When average spread falls either side of a threshold set between -0.05% and 0.05%, a funding payment is required. Long positions are obligated to pay shorts when the average spread is equal or greater than 0.05%, and short positions pay longs when the spread is equal to or a greater negative than -0.05%.
The size of the required funding payment is calculated via the value of the participant’s position and the final Mark Price. As the average spread increases beyond the -/+0.05% parameters, the funding size will also increase. This is capped at 0.25% of the trader’s position.
If either party holds insufficient funds for payment, the deficit will be extracted from that trader’s margin collateral. For that reason, there are several margin requirements based on multiple criteria:
- Order and existing position size
- The market price of the derivative
- Transaction Fees that may be charged
- The Funding Payments required
- The market conditions and volatility of both the Perpetual Contract and the derivative
Fundamental, however, margin requirements abide by an incremental increase; the larger the order, the larger the margin, and vice versa.
Why choose Bitfinex?
While there are a few crypto futures markets to pick from, Bitfinex ensures a thoroughly fair system removed from the potential of bad actors and extreme volatility. Contrary to similar offerings, Bitfinex employs specific margin requirements, such as the need for a higher initial margin for a greater position–which, in effect, deleverages traders, and minimizes liquidation risks.
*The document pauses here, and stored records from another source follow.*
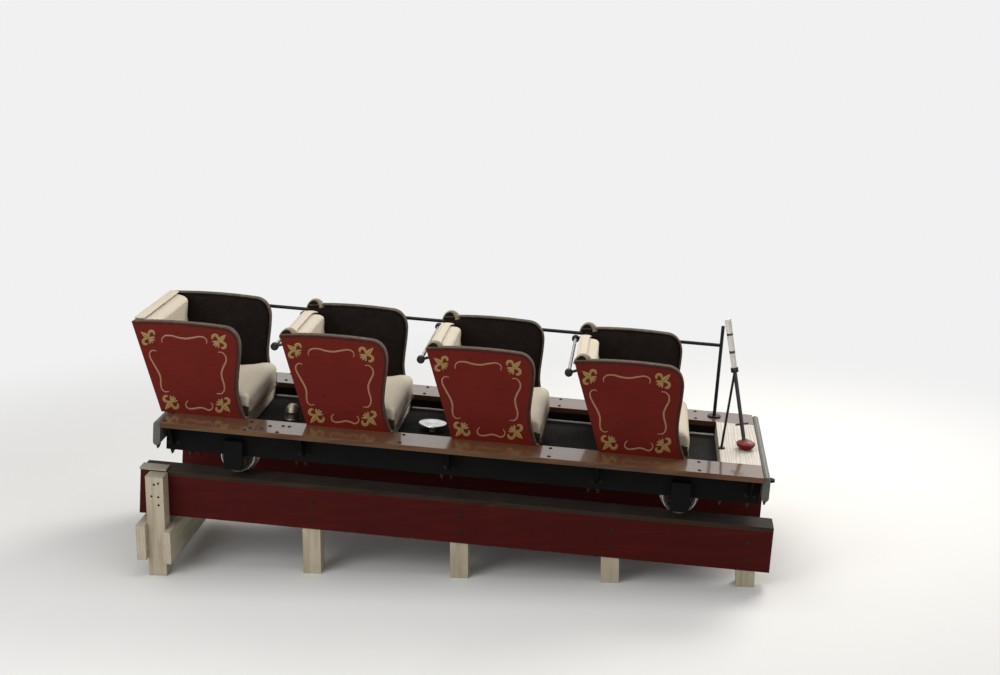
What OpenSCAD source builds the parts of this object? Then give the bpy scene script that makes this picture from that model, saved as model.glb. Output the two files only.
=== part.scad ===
// Old fairground roller coaster car with four bench seats for two, shown on a sloping timber stand.
// Millimetres. X runs forward along the car, Y to its left, Z up from the floor.
// The origin is on the floor, in the middle of the length and of the width.
// The car and its track top are drawn level, with X = 0 at the rear end and Z = 0 on the side planks,
// and on_slope() tilts and lifts them onto the stand.

/* [Stand] */
// Height of the side planks over the floor at the car's rear end
deck_h = 1050; // [1030:5:1100]
// Fall of the track towards the front, in degrees
slope = 4; // [3.5:0.1:4.4]
// Depth of the long red beams
beam_d = 272; // [240:2:282]
// Width of the long red beams
beam_w = 130; // [100:5:140]
// Distance from the middle of the stand to a beam's outer face
beam_out = 600; // [590:5:640]
// Thickness of the brown cap planks that the wheels stand on
cap_t = 28; // [20:1:40]
// Side of a square post
post_w = 118; // [90:1:130]
// Depth of the rear bent's cross boards
ledger_d = 235; // [180:5:250]

/* [Chassis] */
// Distance from one seat to the next
pitch = 950; // [920:5:980]
// Distance from the rear end to the planks' front ends
plank_l = 3890; // [3860:5:3940]
// Width of a side plank
plank_w = 270; // [230:5:290]
// Thickness of a side plank
plank_t = 34; // [28:1:40]
// Distance from the middle of the car to a plank's inner edge
plank_in = 473; // [460:1:480]
// Depth of the footwells below the planks
well_d = 100; // [80:1:102]
// Thickness of the floor boards
floor_t = 24; // [18:1:24]
// Depth of a sill
sill_d = 196; // [180:1:198]
// Thickness of a sill
sill_t = 60; // [50:1:70]
// Depth of a rounded end beam
buffer_d = 160; // [150:1:190]
// Thickness of a rounded end beam
buffer_t = 46; // [40:1:56]

/* [Running gear] */
// Distance from the side planks' top to the cap planks' top
rail_drop = 370; // [360:1:380]
// Wheel radius on the tread
wheel_r = 110; // [100:1:112]
// Height of the wheel flange over the tread
flange_h = 20; // [12:1:20]
// Distance from the car's end to the nearer axle
axle_inset = 500; // [420:5:560]
// Axle radius
axle_r = 22; // [18:1:25]

/* [Seats] */
// Thickness of a painted side panel
panel_t = 25; // [20:1:27]
// Height of the panel's rear top corner
panel_h = 580; // [560:5:600]
// How far the panel's rear top corner leans behind its foot
panel_lean = 205; // [180:5:215]
// Thickness of the dark lining inside a panel
lining_t = 30; // [22:1:36]
// Thickness of the backrest pad
back_pad_t = 46; // [36:1:56]
// Height of the cushion's front roll over the planks
cushion_h = 150; // [140:1:165]
// How far the cushion's nose reaches in front of the panel's foot line
nose_x = 588; // [570:1:600]

/* [Grips] */
// Radius of the far side handrail
rail_r = 12; // [10:1:14]
// Height of the far side handrail over the planks
rail_h = 512; // [495:1:530]
// Length of the brake lever
lever_l = 884; // [850:2:920]
// Lean of the brake lever towards the seats, in degrees
lever_lean = 13; // [8:1:16]

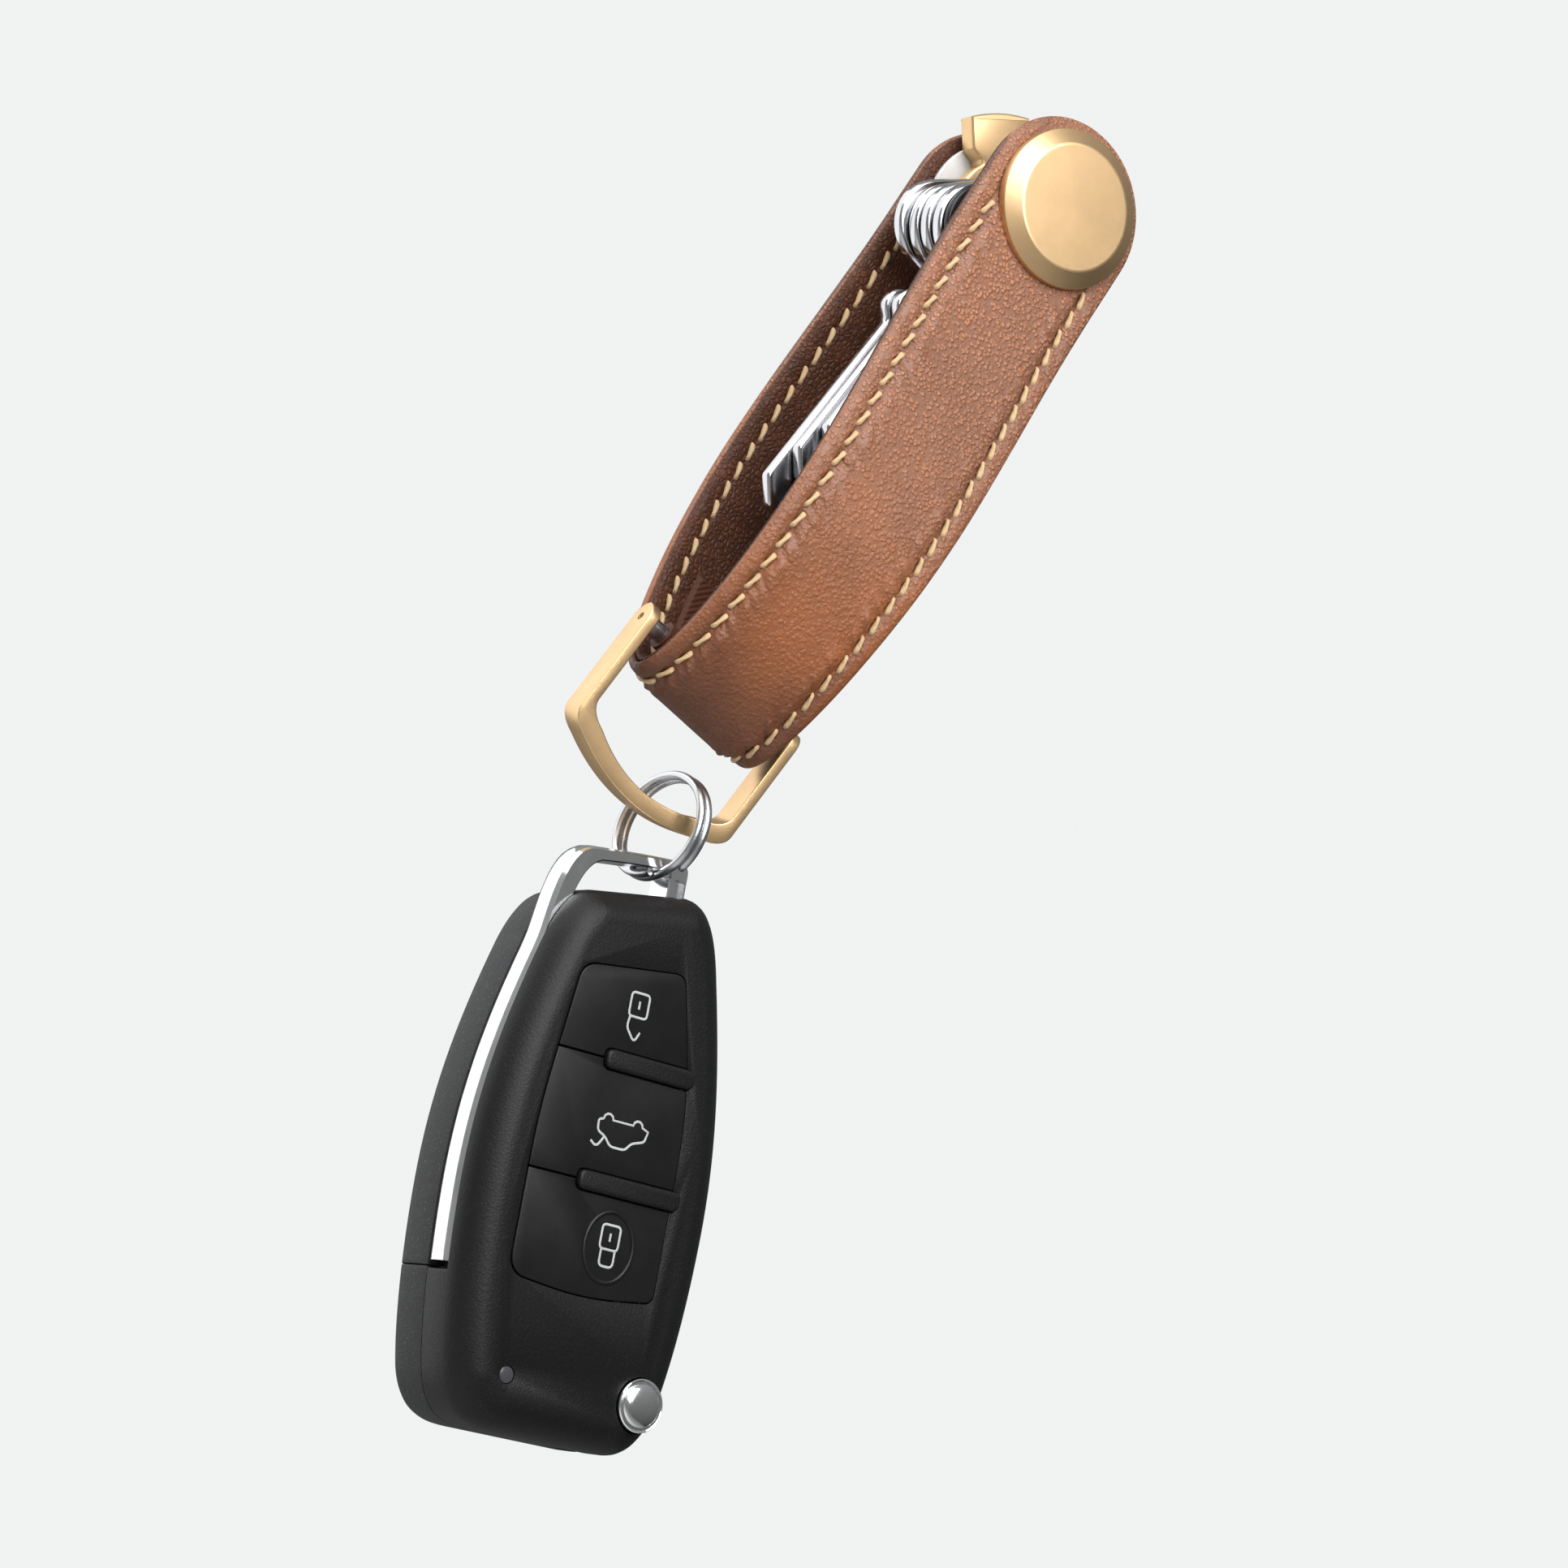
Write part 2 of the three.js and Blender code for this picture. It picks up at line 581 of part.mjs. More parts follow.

Similarly, Bitfinex utilizes its automated BFX Composite Index to avoid liquidations via occurrences of market manipulation.
These days, many derivative exchanges offer 100x leverage or higher. However, some market leaders offer high leverage on BTC only. In contrast, Bitfinex allows up to 100x leverage on both BTC and ETH perpetual contracts.
Bitfinex additionally cites some of the lowest fees across exchange leaders, quoting a taker fee starting at just 0.0625%. This surpasses two of the leading exchanges whos fees start at 0.075%. As a benchmark some of the highest taker fees in the market range from 0.1% to 0.5%.
The sole utilization of USDT within derivatives provides a range of benefits for traders on Bitfinex. One of which is the intuitive trading experience provided by an asset similar to that used in spot trading. Another advantage lies within the stability afforded to the collateral staked.
At their core, derivative products such as perpetual contracts are providing an exciting route of investment. Their use of leverage allows speculation beyond the underlying asset, and their rolling contract affords ease of use.
*The derivatives platform is provided by iFinex Financial Technologies Limited. References to Bitfinex Derivatives in this post are references to iFinex Financial Technologies Limited.